We must also seek out advice from those already effectively leading our profession. I was reminded of this as I read Barnett Berry’s post on building inspiration for building teacher leadership. In it, he lists a few of his favorite teacher leaders that are blazing a path for teacher leadership, including Sarah Brown Wessling. This caught my attention because Sarah, the 2010 National Teacher of the Year, teaches in the same building as I do as an English teacher. Here is this great resource within my own building that is doing amazing teaching every day and I talk to her maybe only a few times a year because we are in different departments. It made me really consider how small my education bubble has been. I work with some great colleagues in my own science department, but I do need to branch out more. I am hoping this blog will give me an opportunity to do so.

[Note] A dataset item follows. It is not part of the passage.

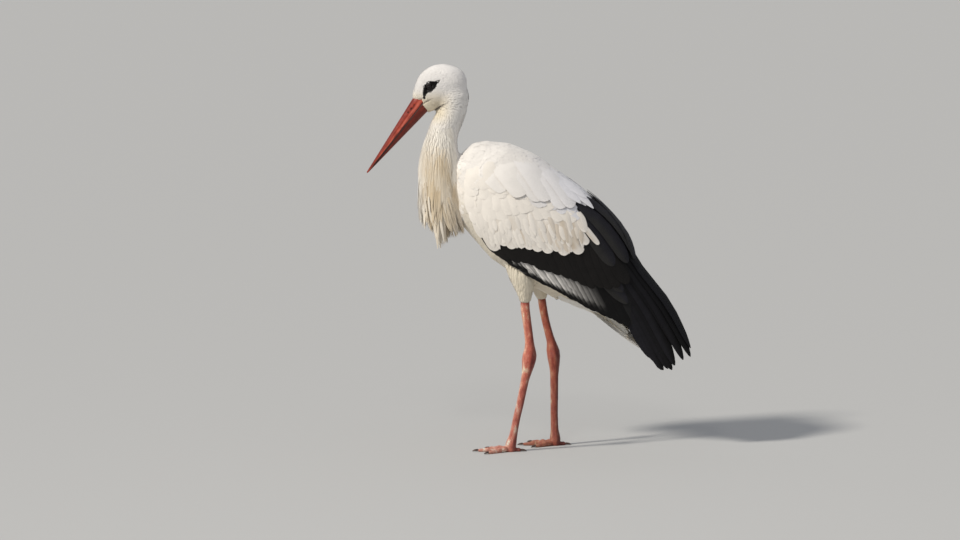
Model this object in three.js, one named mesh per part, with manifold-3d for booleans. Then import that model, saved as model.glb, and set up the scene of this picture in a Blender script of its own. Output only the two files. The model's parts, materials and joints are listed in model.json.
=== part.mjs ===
// A life-size white stork, standing on both feet with its bill lowered. Millimetres, +Z up.
// It faces -X, its left side is -Y and the floor is Z = 0. The origin is on the floor, under the
// middle of its length. Each part is a closed solid, 0.3 mm or a little more from the next.
import * as THREE from 'three';
import { mergeVertices } from 'three/addons/utils/BufferGeometryUtils.js';
import Module from 'manifold-3d';

const wasm = await Module();
wasm.setup();

// Driving dimensions.
const GAP = 0.35; // between neighbouring parts
const FINENESS = 0.2; // detail smaller than this is left out
const BILL_LENGTH = 182; // from the feathers to the tip
const BILL_BASE = new THREE.Vector3(-228, 0, 727);
const BILL_PITCH = 52; // degrees below the horizontal
const BILL_BASE_DEPTH = 41;
const BILL_BASE_WIDTH = 27;
const GAPE_OFFSET = 1.5; // the gape runs this far below the bill's middle line
const EYE = { centre: new THREE.Vector3(-208, 15, 766), radius: 8 };
const TOE_LENGTH = { inner: 54, middle: 69, outer: 60, hind: 25 };
const TOE_RADIUS = 6;
const CLAW_LENGTH = 11;
const SCALLOPS = 11; // tips along the lower edge of the white coverts
const SCALLOP_DEPTH = 9;
const PRIMARY_WIDTH = 27;
const PRIMARY_THICKNESS = 6;
const PRIMARY_BOW = 4; // how far the lowest primary bows; each one above it bows 1 mm more
const WING_THICKNESS = 9;
// How far each feather group stands proud of the one that it covers.
const LIFT = { secondaries: 0, tertials: 1, scapulars: 2, coverts: 3 };

const WHITE = { color: 0xe9e4da, roughness: 0.85 };
const TAWNY = { color: 0xd3c3a4, roughness: 0.85 };
const BLACK = { color: 0x1a191b, roughness: 0.6 };
const HORN_RED = { color: 0xb04a38, roughness: 0.45 };
const LEG_RED = { color: 0xb8604c, roughness: 0.6 };
const CLAW_BROWN = { color: 0x4a3328, roughness: 0.5 };
const EYE_BROWN = { color: 0x120c09, roughness: 0.1 };

// ---------- Solids ----------

function solidOf(geometry) {
  const plain = geometry.clone();
  plain.deleteAttribute('normal');
  plain.deleteAttribute('uv');
  const merged = mergeVertices(plain, 1e-3);
  return new wasm.Manifold(new wasm.Mesh({
    numProp: 3,
    vertProperties: merged.getAttribute('position').array,
    triVerts: new Uint32Array(merged.index.array),
  }));
}

function geometryOf(solid) {
  const mesh = solid.getMesh();
  const geometry = new THREE.BufferGeometry();
  geometry.setAttribute('position', new THREE.BufferAttribute(mesh.vertProperties, 3));
  geometry.setIndex(new THREE.BufferAttribute(mesh.triVerts, 1));
  return geometry;
}

const join = (solids) => solids.reduce((all, one) => all.add(one));

// How much of its radius a sweep keeps this close to a rounded end.
function endShare(distance, reach) {
  if (reach === 0 || distance >= reach) return 1;
  const left = 1 - distance / reach;
  return Math.sqrt(Math.max(0, 1 - left * left));
}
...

“Be the Change you want to see in the world.” – Mahatma Gandhi

~Brad Hurst

One thought on “Taking Ownership Over the Teaching Profession

  1. Is there really a reason to evaluate teachers or to measure what makes a teacher good? A lot of the private sector is moving away from performance reviews because they found it was difficult to define what made someone effective. I also struggle a bit with the TLC program. As a teacher I would have killed for the chance to be recognized as a teacher leader so I understand the attraction. I also like the idea of a temporary break from the classroom. However, I also saw the danger of that when I worked for an AEA. My first two years at the AEA provided some of the greatest learning I had ever experienced, but by year three I realized I was rapidly falling out if touch with the classroom. I think it will be extremely important to make sure all teacher leaders return to the classroom for an extended period to keep their skills and perspective for the job.